#### REQUIREMENT:
Write out the material below again, unchanged.

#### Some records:

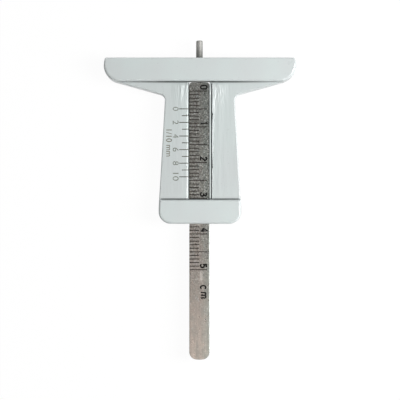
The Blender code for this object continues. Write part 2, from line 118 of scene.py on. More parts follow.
# Drop, height and width of the rim right of the slot, all in millimetres
RIM_PLACES = ((6.95, -0.01, 1.6), (7.5, 0.09, 2.0), (8.5, 0.14, 2.2), (14, 0.13, 2.0), (17, 0.1, 1.1),
              (22, 0.08, 0.8), (27, 0.05, 0.7), (33, 0.03, 0.7), (40, 0.03, 0.7))
# Height of the web's slight waves, from 0 to 1, by the x in millimetres
WEB_WAVES = ((-10.5, 0.5), (-9.2, 0.42), (-7.6, 0.56), (-6.2, 0.5), (-5.3, 0.56), (-4.6, 0.36), (-3.9, 0.5),
             (3.6, 0.5), (4.5, 0.42), (5.4, 0.62), (6.3, 0.42), (7.5, 0.5), (10.5, 0.5))
WEB_WAVE_LIMIT = 12.0 * MM

# Blade
BLADE_WIDTH = 5.65 * MM
BLADE_LENGTH = 77.65 * MM
BLADE_TOP_Y = 33.0 * MM
BLADE_FRONT = 5.7 * MM
BLADE_BACK = 3.7 * MM
BLADE_TOP_RADIUS = 0.85 * MM
BLADE_END_RADIUS = 2.1 * MM
BLADE_END_BOW = 0.2 * MM
BLADE_EDGE_RADIUS = 0.09 * MM
ZERO_MARK_INSET = 2.45 * MM

# Scratches of one direction each: their turn from the blade's length, and the share of places without one
SCRATCHES = ((0.4, 0.955), (-0.6, 0.97), (0.08, 0.965))
# Pale rubs on the blade: x, drop, half width, half length, all in millimetres, and strength
BLADE_RUBS = ((0.38, 60.9, 0.56, 2.0, 0.46), (-0.1, 61.85, 1.9, 0.32, 0.16))

# Measuring pin
PIN_DIAMETER = 1.85 * MM
PIN_REACH = 11.75 * MM
PIN_TIP_ROUNDING = 0.35 * MM
PIN_SEGMENTS = 64
SPIGOT_DIAMETER = 1.0 * MM
SPIGOT_LENGTH = 4.0 * MM
SPIGOT_CLEARANCE = 0.15 * MM
SEAT_GAP = 0.1 * MM

# Leaf spring
SPRING_SPAN = 15.4 * MM
SPRING_THICKNESS = 0.12 * MM
SPRING_HEIGHT = 1.5 * MM
SPRING_GAP = 0.04 * MM
SPRING_EDGE = 0.03 * MM
SPRING_STEPS = 48
POCKET_DEPTH = 0.22 * MM
POCKET_STEPS = 24

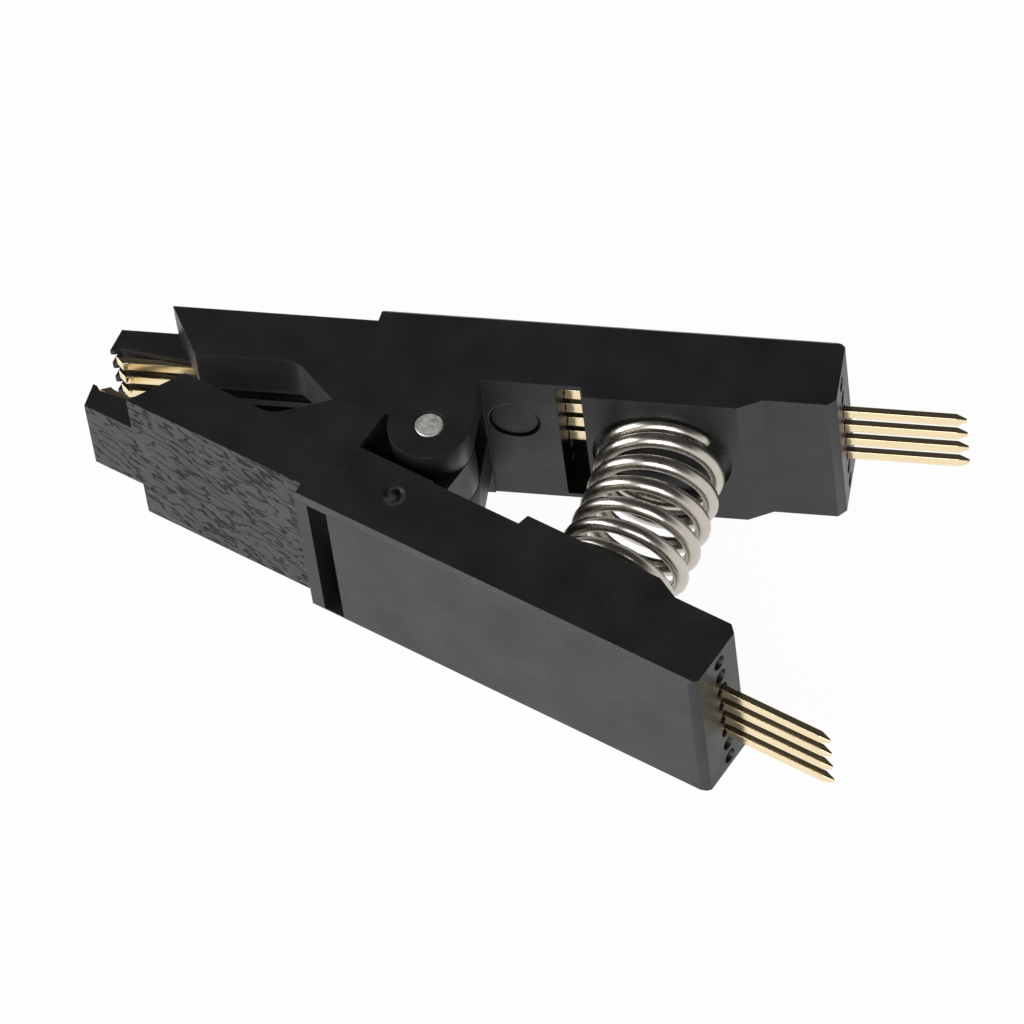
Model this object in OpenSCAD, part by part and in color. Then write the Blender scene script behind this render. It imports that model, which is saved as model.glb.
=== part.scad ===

#### EXERCISE RESPONSE:
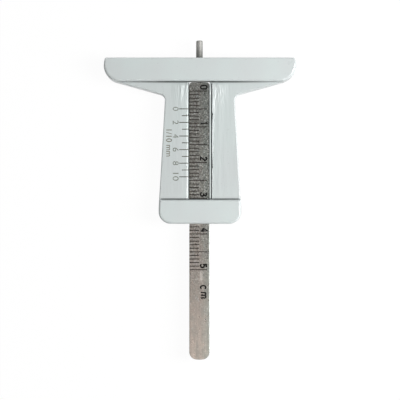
The Blender code for this object continues. Write part 2, from line 118 of scene.py on. More parts follow.
# Drop, height and width of the rim right of the slot, all in millimetres
RIM_PLACES = ((6.95, -0.01, 1.6), (7.5, 0.09, 2.0), (8.5, 0.14, 2.2), (14, 0.13, 2.0), (17, 0.1, 1.1),
              (22, 0.08, 0.8), (27, 0.05, 0.7), (33, 0.03, 0.7), (40, 0.03, 0.7))
# Height of the web's slight waves, from 0 to 1, by the x in millimetres
WEB_WAVES = ((-10.5, 0.5), (-9.2, 0.42), (-7.6, 0.56), (-6.2, 0.5), (-5.3, 0.56), (-4.6, 0.36), (-3.9, 0.5),
             (3.6, 0.5), (4.5, 0.42), (5.4, 0.62), (6.3, 0.42), (7.5, 0.5), (10.5, 0.5))
WEB_WAVE_LIMIT = 12.0 * MM

# Blade
BLADE_WIDTH = 5.65 * MM
BLADE_LENGTH = 77.65 * MM
BLADE_TOP_Y = 33.0 * MM
BLADE_FRONT = 5.7 * MM
BLADE_BACK = 3.7 * MM
BLADE_TOP_RADIUS = 0.85 * MM
BLADE_END_RADIUS = 2.1 * MM
BLADE_END_BOW = 0.2 * MM
BLADE_EDGE_RADIUS = 0.09 * MM
ZERO_MARK_INSET = 2.45 * MM

# Scratches of one direction each: their turn from the blade's length, and the share of places without one
SCRATCHES = ((0.4, 0.955), (-0.6, 0.97), (0.08, 0.965))
# Pale rubs on the blade: x, drop, half width, half length, all in millimetres, and strength
BLADE_RUBS = ((0.38, 60.9, 0.56, 2.0, 0.46), (-0.1, 61.85, 1.9, 0.32, 0.16))

# Measuring pin
PIN_DIAMETER = 1.85 * MM
PIN_REACH = 11.75 * MM
PIN_TIP_ROUNDING = 0.35 * MM
PIN_SEGMENTS = 64
SPIGOT_DIAMETER = 1.0 * MM
SPIGOT_LENGTH = 4.0 * MM
SPIGOT_CLEARANCE = 0.15 * MM
SEAT_GAP = 0.1 * MM

# Leaf spring
SPRING_SPAN = 15.4 * MM
SPRING_THICKNESS = 0.12 * MM
SPRING_HEIGHT = 1.5 * MM
SPRING_GAP = 0.04 * MM
SPRING_EDGE = 0.03 * MM
SPRING_STEPS = 48
POCKET_DEPTH = 0.22 * MM
POCKET_STEPS = 24

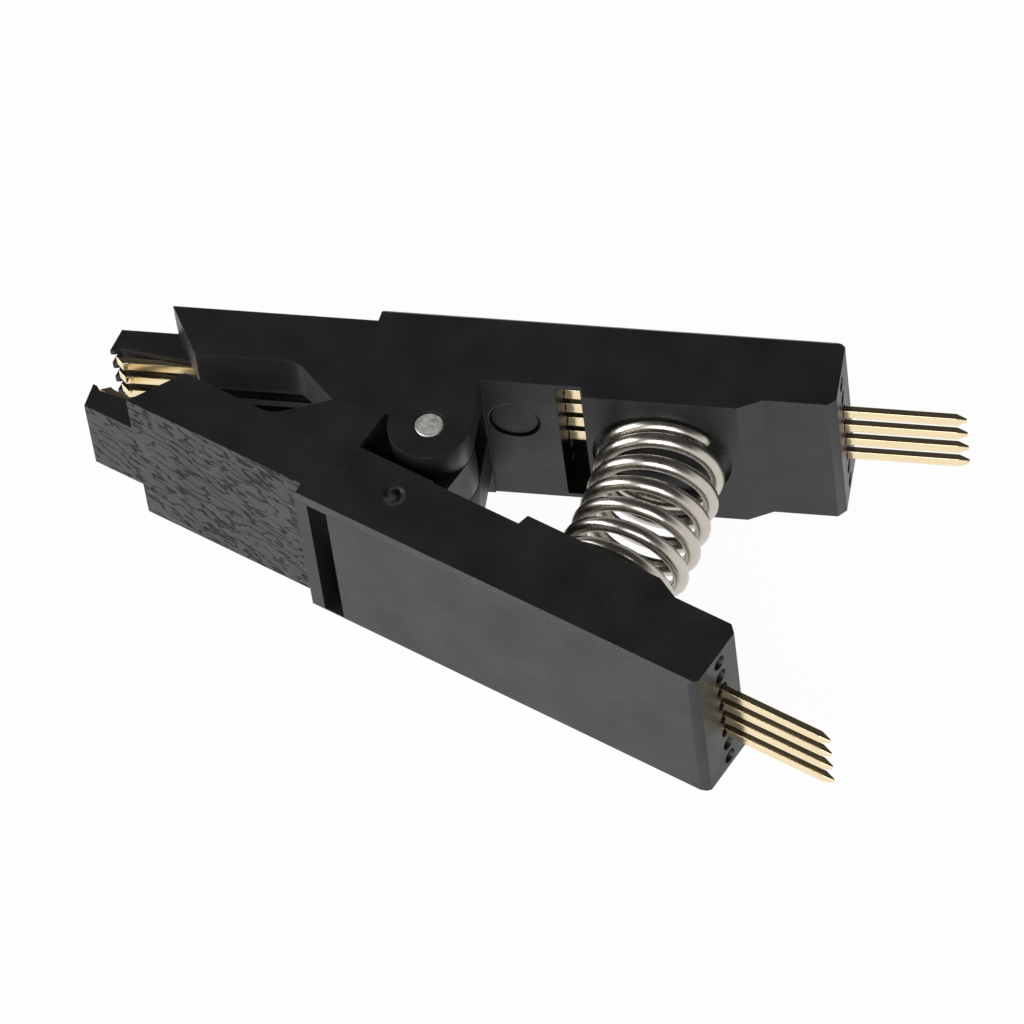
Model this object in OpenSCAD, part by part and in color. Then write the Blender scene script behind this render. It imports that model, which is saved as model.glb.
=== part.scad ===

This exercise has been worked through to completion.